**Task statement**
Begin at the first line and end at the line containing "tenon_r: float = 5.0". Extract exactly those lines.

**Supplied information**
-- begin --

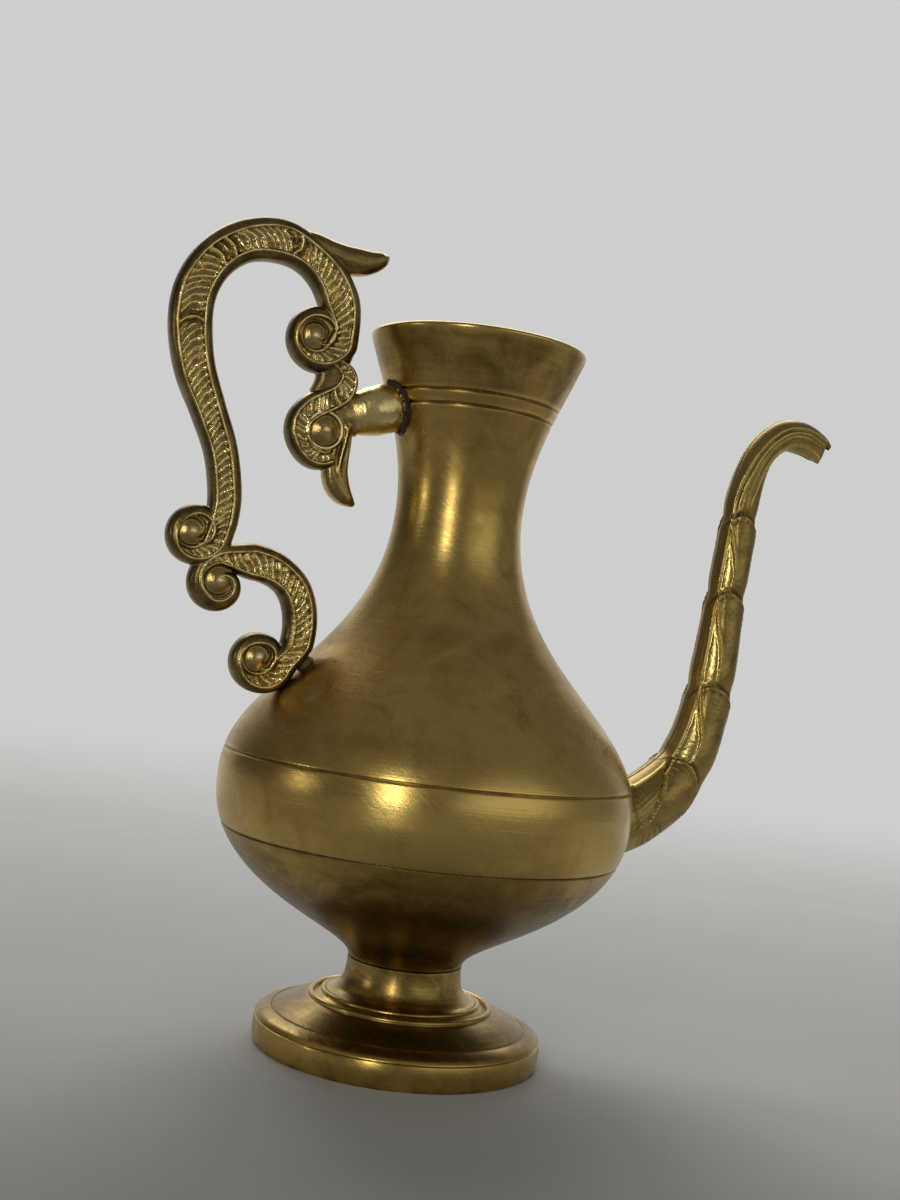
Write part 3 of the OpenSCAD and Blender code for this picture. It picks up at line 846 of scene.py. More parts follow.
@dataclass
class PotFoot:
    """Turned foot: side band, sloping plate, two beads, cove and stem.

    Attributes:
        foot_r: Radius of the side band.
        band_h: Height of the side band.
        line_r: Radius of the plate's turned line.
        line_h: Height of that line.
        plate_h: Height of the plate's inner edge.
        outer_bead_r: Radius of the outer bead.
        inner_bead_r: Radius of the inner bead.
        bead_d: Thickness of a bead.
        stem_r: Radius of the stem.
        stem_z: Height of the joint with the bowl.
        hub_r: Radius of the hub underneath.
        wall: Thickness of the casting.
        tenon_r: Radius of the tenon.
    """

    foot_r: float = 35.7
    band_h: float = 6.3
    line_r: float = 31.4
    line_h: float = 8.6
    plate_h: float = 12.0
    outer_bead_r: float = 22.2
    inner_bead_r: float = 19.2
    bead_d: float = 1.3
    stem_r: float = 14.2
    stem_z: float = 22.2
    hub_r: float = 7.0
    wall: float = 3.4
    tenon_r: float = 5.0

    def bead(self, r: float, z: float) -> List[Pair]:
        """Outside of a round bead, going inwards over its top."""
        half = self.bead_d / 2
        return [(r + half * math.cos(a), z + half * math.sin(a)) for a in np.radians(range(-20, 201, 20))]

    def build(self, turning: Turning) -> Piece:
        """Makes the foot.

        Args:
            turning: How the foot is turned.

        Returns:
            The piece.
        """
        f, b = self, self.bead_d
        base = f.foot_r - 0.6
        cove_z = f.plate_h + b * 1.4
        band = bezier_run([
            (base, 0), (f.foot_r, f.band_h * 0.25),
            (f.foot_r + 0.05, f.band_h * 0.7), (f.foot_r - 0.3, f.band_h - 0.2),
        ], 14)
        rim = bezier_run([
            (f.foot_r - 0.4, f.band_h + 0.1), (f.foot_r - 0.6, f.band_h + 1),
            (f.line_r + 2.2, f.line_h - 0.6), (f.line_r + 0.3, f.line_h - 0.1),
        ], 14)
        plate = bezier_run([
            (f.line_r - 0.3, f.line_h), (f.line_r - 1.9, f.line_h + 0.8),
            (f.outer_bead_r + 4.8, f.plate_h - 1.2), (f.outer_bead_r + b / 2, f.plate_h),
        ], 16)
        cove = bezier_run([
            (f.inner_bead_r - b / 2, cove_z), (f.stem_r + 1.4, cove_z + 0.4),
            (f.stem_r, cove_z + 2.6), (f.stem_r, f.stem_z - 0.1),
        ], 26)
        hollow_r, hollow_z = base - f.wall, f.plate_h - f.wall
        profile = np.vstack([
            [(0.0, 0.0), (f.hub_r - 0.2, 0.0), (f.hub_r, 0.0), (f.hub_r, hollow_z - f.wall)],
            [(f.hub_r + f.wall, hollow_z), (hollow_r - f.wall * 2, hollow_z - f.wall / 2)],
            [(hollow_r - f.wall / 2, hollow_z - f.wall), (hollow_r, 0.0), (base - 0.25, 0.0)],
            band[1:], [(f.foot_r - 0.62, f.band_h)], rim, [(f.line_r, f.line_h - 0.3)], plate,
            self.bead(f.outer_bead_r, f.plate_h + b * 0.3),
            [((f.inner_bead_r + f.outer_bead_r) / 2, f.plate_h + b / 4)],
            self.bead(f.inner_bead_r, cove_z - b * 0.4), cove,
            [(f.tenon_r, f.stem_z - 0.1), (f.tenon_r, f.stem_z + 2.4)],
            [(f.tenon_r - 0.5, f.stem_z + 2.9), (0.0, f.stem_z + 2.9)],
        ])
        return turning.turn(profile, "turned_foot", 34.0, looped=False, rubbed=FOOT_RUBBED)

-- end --

**Answer to the problem**
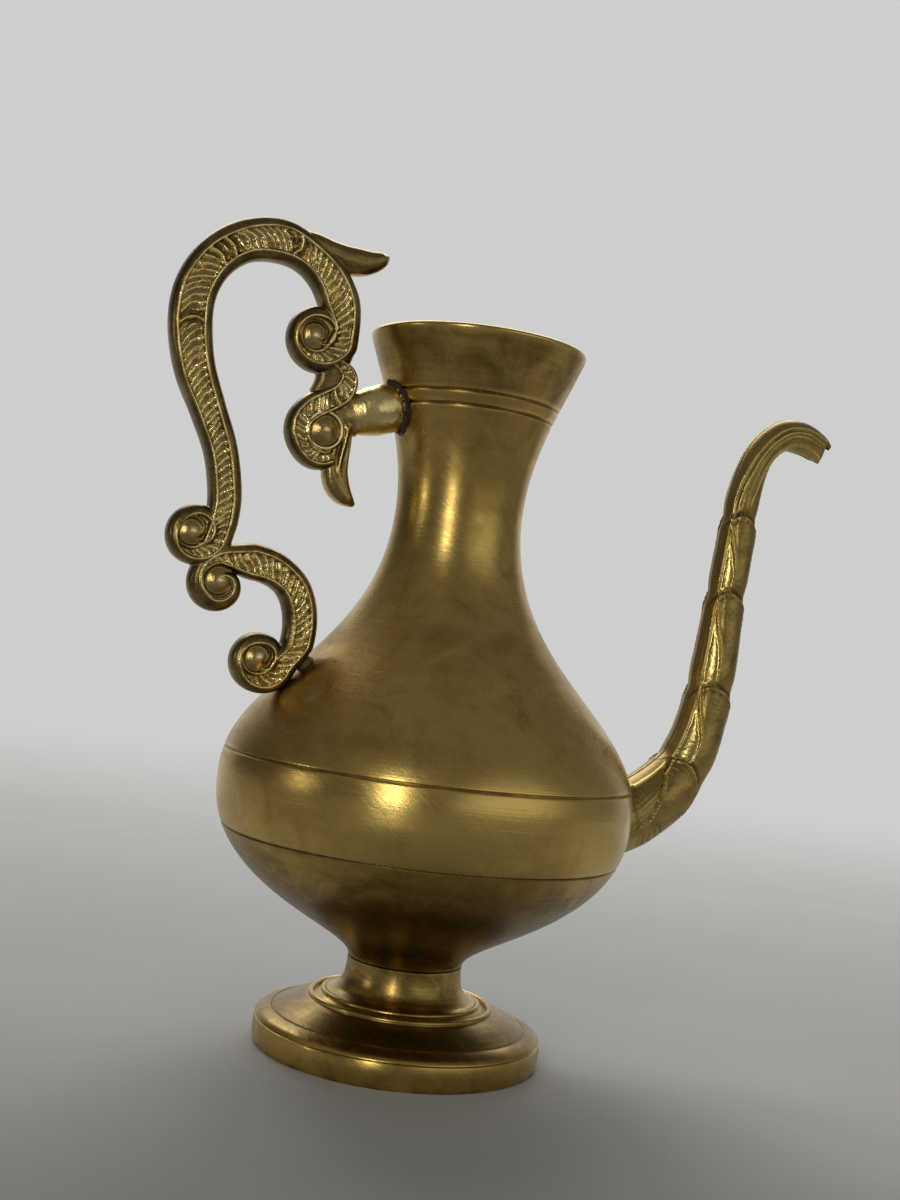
Write part 3 of the OpenSCAD and Blender code for this picture. It picks up at line 846 of scene.py. More parts follow.
@dataclass
class PotFoot:
    """Turned foot: side band, sloping plate, two beads, cove and stem.

    Attributes:
        foot_r: Radius of the side band.
        band_h: Height of the side band.
        line_r: Radius of the plate's turned line.
        line_h: Height of that line.
        plate_h: Height of the plate's inner edge.
        outer_bead_r: Radius of the outer bead.
        inner_bead_r: Radius of the inner bead.
        bead_d: Thickness of a bead.
        stem_r: Radius of the stem.
        stem_z: Height of the joint with the bowl.
        hub_r: Radius of the hub underneath.
        wall: Thickness of the casting.
        tenon_r: Radius of the tenon.
    """

    foot_r: float = 35.7
    band_h: float = 6.3
    line_r: float = 31.4
    line_h: float = 8.6
    plate_h: float = 12.0
    outer_bead_r: float = 22.2
    inner_bead_r: float = 19.2
    bead_d: float = 1.3
    stem_r: float = 14.2
    stem_z: float = 22.2
    hub_r: float = 7.0
    wall: float = 3.4
    tenon_r: float = 5.0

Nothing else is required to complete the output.